David Milgaard part of panel in Winnipeg to discuss wrongful convictions
Panel runs 2-5 p.m. Friday at Canadian Museum for Human Rights
A man who spent 23 years in prison after being wrongfully convicted of murder is back in Winnipeg this week, to discuss wrongful conviction and exoneration in the Canadian legal system.
David Milgaard is one of nine panelists who are in town to speak about the impacts of being wrongly convicted, how the current system designed to exonerate and compensate the wrongly convicted is flawed, and how and why it needs to be corrected.
Milgaard told CBC Radio's Up To Speed host Ismaila Alfa that one of the things taken away from him during his imprisonment was the experience with his family.
"My dad would come out and he would play cribbage with me. But while we were home, we were going on summer holidays and going to the lake," Milgaard said.
"Our lives were really quite fulfilling. And all of that was taken away from everyone as a result of this."
The worst part for Milgaard, however, "was that I didn't get a chance to grow up with my dad.
"That is something I still can't get over to this day," he said.
In terms of people who may have been wrongfully convicted in Canada, Milgaard said the queue is full for the attorneys going to court with them at Innocence Canada — a non-profit dedicated to identifying, advocating for and exonerating individuals who have been wrongfully convicted of a crime.
He said Innocence Canada is working on as many as 10 cases right now, but there could be thousands of people in Canada who were convicted of something they did not do and chose not to fight it.
Partially to blame for the issue, says Milgaard, is the Canadian Justice Review Board, a national advisory organization that reviews the justice system and various court decisions.
Milgaard cited the case of Steven Truscott, who was wrongfully convicted of murdering a classmate when he was 14 years old and waited nearly 50 years before being exonerated.
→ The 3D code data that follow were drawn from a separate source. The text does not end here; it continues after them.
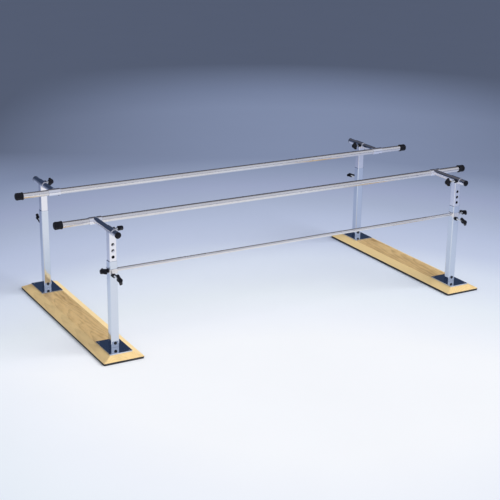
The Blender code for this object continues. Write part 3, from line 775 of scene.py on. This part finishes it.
@material("ribbed_mat")
def mat_rubber(nodes, finish):
    """Black rubber sheet with fine ribs across the board, 5 mm apart."""
    ribs = (nodes.parts(nodes.place())["Y"] * 1256.0).math("SINE") * 0.5
    black_moulding(
        nodes, finish.mat, roughness=0.80, scale=700.0, depth=0.0004, wear=0.3, dust=0.8, height=ribs,
    )


@material("blackened_steel")
def black_steel(nodes, finish):
    """Blackened steel with bright rubbed spots."""
    place = nodes.place()
    marks = nodes.effect(fine_scratches, Amount=0.6)["Mask"]
    cloud = nodes.spread(nodes.noise(place, 160.0, 4.0, 0.6), 0.40, 0.75, 0.0, 0.5)
    shade = nodes.mix((cloud + marks).clamped(), solid(finish.bolt), (0.09, 0.09, 0.10, 1.0))
    inputs = {"Base Color": shade, "Metallic": 0.7, "Roughness": nodes.spread(cloud, 0.0, 0.5, 0.38, 0.52)}
    nodes.surface(inputs, nodes.noise(place, 900.0), 0.00004)


@material("studio_floor")
def floor_paint(nodes, stage):
    """Painted light: pale where light is painted in front of the bars, darker with the distance before and
    behind it as painted falloff, and painted shade towards the far corners.
    """
    near, mid, far = stage.floor_near, stage.floor_mid, stage.floor_far
    far_shade = dimmed(far, 0.5)
    painted_light_pool = Vector(stage.camera)
    painted_light_pool.z = 0.0
    painted_light_pool = Matrix.Rotation(stage.yaw, 3, "Z") @ painted_light_pool + Vector((0.4, 1.0, 0.0))
    place = nodes.place()
    parts = nodes.parts(nodes.scaled(place, (1.0, 1.0, 1.0), turn=(0.0, 0.0, stage.yaw)))
    across = (parts["X"] - painted_light_pool.x) * 1.8
    ahead = parts["Y"] - painted_light_pool.y
    along = ahead.math("MAXIMUM", ahead * -0.66 + 8.63)
    away = (across ** 2.0 + along ** 2.0).math("SQRT")
    reach = 16.0
    # Painted light: stops run from the lit patch in front of the bars to the painted falloff far away
    stops = [
        (0.0, near), (5.80, near), (6.20, (0.845, 0.875, 0.940)), (6.60, (0.790, 0.840, 0.905)),
        (7.00, (0.720, 0.775, 0.880)), (7.35, (0.665, 0.725, 0.850)), (7.80, (0.530, 0.590, 0.755)),
        (8.30, mid), (8.90, (0.375, 0.430, 0.580)), (9.40, (0.325, 0.370, 0.530)),
        (9.90, (0.270, 0.320, 0.460)), (10.45, (0.215, 0.260, 0.390)), (12.90, (0.210, 0.255, 0.385)),
        (13.90, far), (reach, far_shade),
    ]
    shade = nodes.ramp(away / reach, [(distance / reach, stop) for distance, stop in stops])
    # Painted shade towards the far corners of the floor
    aside = (parts["X"] - (painted_light_pool.x + 0.3)) ** 2.0
    painted_corner_shade = (aside * nodes.spread(ahead, 9.3, 10.5, 0.0, 0.075)).clamped()
    shade = nodes.mix(painted_corner_shade, shade, solid(far_shade))
    mottle = nodes.spread(nodes.noise(place, 1.3, 3.0), 0.3, 0.7, 0.985, 1.0)
    shade = nodes.mix(mottle, (0.0, 0.0, 0.0, 1.0), shade)
    nodes.surface({"Base Color": shade, "Roughness": 1.0, "Specular IOR Level": 0.0})


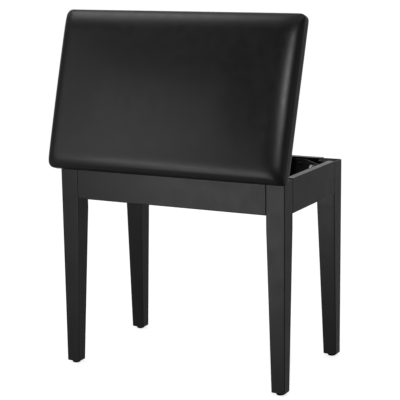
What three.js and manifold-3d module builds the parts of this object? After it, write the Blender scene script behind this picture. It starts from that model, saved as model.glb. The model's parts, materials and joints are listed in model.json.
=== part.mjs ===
// Piano bench: four tapered legs and four aprons make a storage box, and an upholstered seat is its lid.
// Millimetres, +Z up. X runs along the bench, -Y is the rear, where the lid is hinged, and +Y is the front.
// The lid stands open on its two stays. The origin is on the floor, in the middle of the open bench.
import * as THREE from "three";
import { mergeVertices } from "three/addons/utils/BufferGeometryUtils.js";
import Module from "manifold-3d";

const wasm = await Module();
wasm.setup();

// ---- Driving dimensions ----

const gap = 0.3; // between two pieces that touch
const roundSides = 16; // facets of a pin, a bolt or a hole
const cornerSides = 3; // facets of a rounded corner

// Storage box and legs
const boxLength = 510;
const boxDepth = 300;
const rimHeight = 433;
const apronHeight = 70;
const apronThickness = 15;
const panelThickness = 5;
const panelRise = 4.5; // from the aprons' lower edges to the bottom panel
const grooveDepth = 4;
const legSize = 40;
const legTopDrop = 1.5; // leg tops stand a little below the rim
const legTaperTop = 338;
const legTaperAlongX = 10.5;
const legTaperAlongY = 15.5;
const legCornerFlat = 6; // the flat cut on a leg's inner corner, for its bolts

// Feet
const footHeight = 5;
const footRadius = 8.5;
const footFlatRadius = 6.5; // the part that touches the floor
const footEdgeHeight = 2.5; // of the rounded edge round that flat
const footStemRadius = 3;
const footStemLength = 10;

// Corner brackets and leg bolts
const bracketThickness = 2;
const bracketSetback = 10; // from the leg's inner corner to the middle of the plate
const bracketFlange = 20;
const bracketLow = 377;
const bracketHigh = 429;
const boltHeights = { lower: 389, upper: 417 };
const boltRadius = 3;
const boltInLeg = 30;
const boltEnd = 18.5; // how far a bolt stands out of the leg's corner
const nutAcrossFlats = 10;
const nutThickness = 5;

// Lid
const lidLength = 534;
const lidDepth = 333;
const lidRearOverhang = 12.5;
const lidTop = 50; // from the hinge axis to the top of the closed seat
const lidUnderside = 2.6; // from the hinge axis to the underside of the closed seat
const lidOpenAngle = 72.5;
const boardThickness = 12;
const boardInset = 2; // the cover's wrap leaves this much slack round the board
const coverThickness = 1.5;
const hemThickness = 1.2;
const hemWidth = 44;
const seatRoll = 10; // radius of the seat's upper edges
const seatCorner = 13; // radius of the seat's corners, seen from above
const innerCorner = 3; // least corner radius of the pieces inside the lid
const clothThickness = 0.6;
const clothMargin = 37; // from the lid's edge to the dust cloth's

// Butt hinges
const hingeAboveRim = 2.5;
const hingeCentre = 185;
const hingeLength = 50;
const hingeBarrelRadius = 2.3;
const hingePinRadius = 1.2;
const hingePinHeadRadius = 1.9;
const hingePinHeadHeight = 1;
const hingeBoreRadius = 1.35;
const hingeLeafThickness = 1.3;
const hingeKnuckle = 16; // length of the moving leaf's knuckle
const fixedLeafReach = 12.5;
const movingLeafReach = 22;

// Friction stays: parallelograms with corners at the hinge axis, lid pivot, knee and box pivot.
const stayInnerFace = 126; // where a stay's innermost plate lies along X
const boxPivot = new THREE.Vector2(38, -34); // (Y, Z) from the hinge axis
const lidPivot = new THREE.Vector2(95, -9); // (Y, Z) from the hinge axis, with the lid closed
const stayPlate = 2;
const stayLayer = 2.6; // from one plate's inner face to the next one's
const barHalfWidth = 6;
const stayPinRadius = 2.5;
const stayHoleRadius = 2.9;
const stayPinHeadRadius = 4.5;
const stayPinHeadHeight = 1.2;
const stayFlange = 20;

// Rim bumpers
const bumperRadius = 6;
const bumperOffset = 110;

// ---- Materials ----

function material(colour, roughness, metalness) {
  return new THREE.MeshStandardMaterial({ color: colour, roughness, metalness });
}

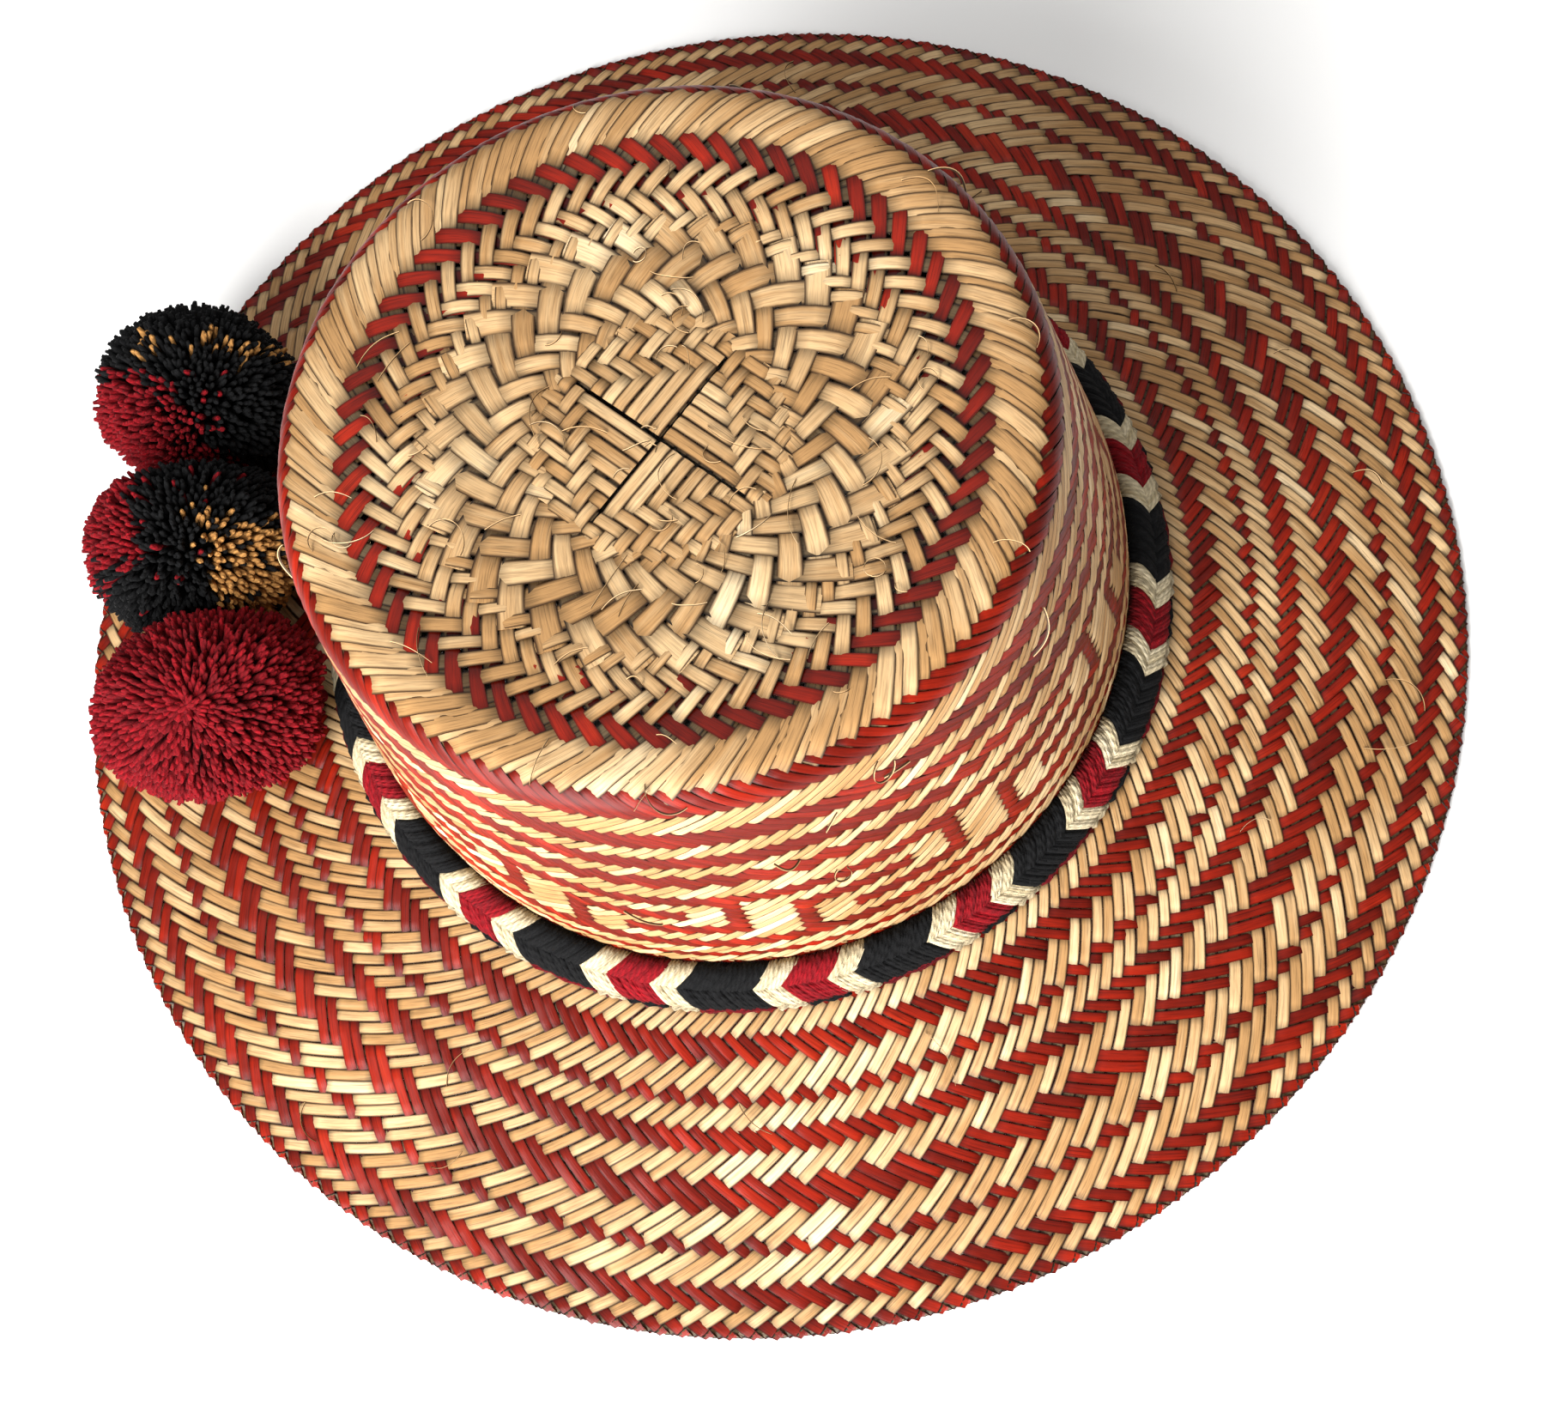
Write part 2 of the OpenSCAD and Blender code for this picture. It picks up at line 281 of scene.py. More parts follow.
@dataclass(frozen=True)
class PalmFinish:
    """Dried palm-leaf splint, split by hand and left with its natural waxy skin.

    The skin has a satin gloss along the grain. Fibres 0.2 to 0.5 mm wide run
    lengthwise, paler and darker, with fine dark threads where the veins show.
    The cut edges are painted as dark lines of shade between neighbours, and
    each splint is painted darker where it dives under the others. A dyed
    splint takes the dye unevenly, so it has lighter streaks.
    """

    name: str
    light: str
    middle: str
    dark: str
    # Colour of the painted shade along each splint's edges
    edge: str
    roughness: float
    gloss: float
    edge_shade_share: float
    painted_shade: float
    fibre_dark: float
    vein_dark: float
    grain_mm: tuple[float, float] = (0.42, 9.0)
    streak_mm: tuple[float, float] = (1.6, 30.0)
    vein_mm: tuple[float, float] = (0.3, 14.0)
    fibre_depth_mm: float = 0.15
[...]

According to Milgaard, the federal justice minister at the time, Irwin Cotler, had had the wrongful conviction case in front of him, and the evidence that proved Truscott did not commit the crime. But instead of being able to overturn it himself, the case had to go back to the courts.
He also noted that there is a lack of transparency in the whole process.
The panel conversation is being hosted at the Canadian Museum for Human Rights from 2-5 p.m. Friday.
Along with Milgaard, the panel will include Thomas Sophonow, James Driskell and Frank Ostrowski, three other Winnipeggers who served time in prison on murder convictions that were eventually overturned.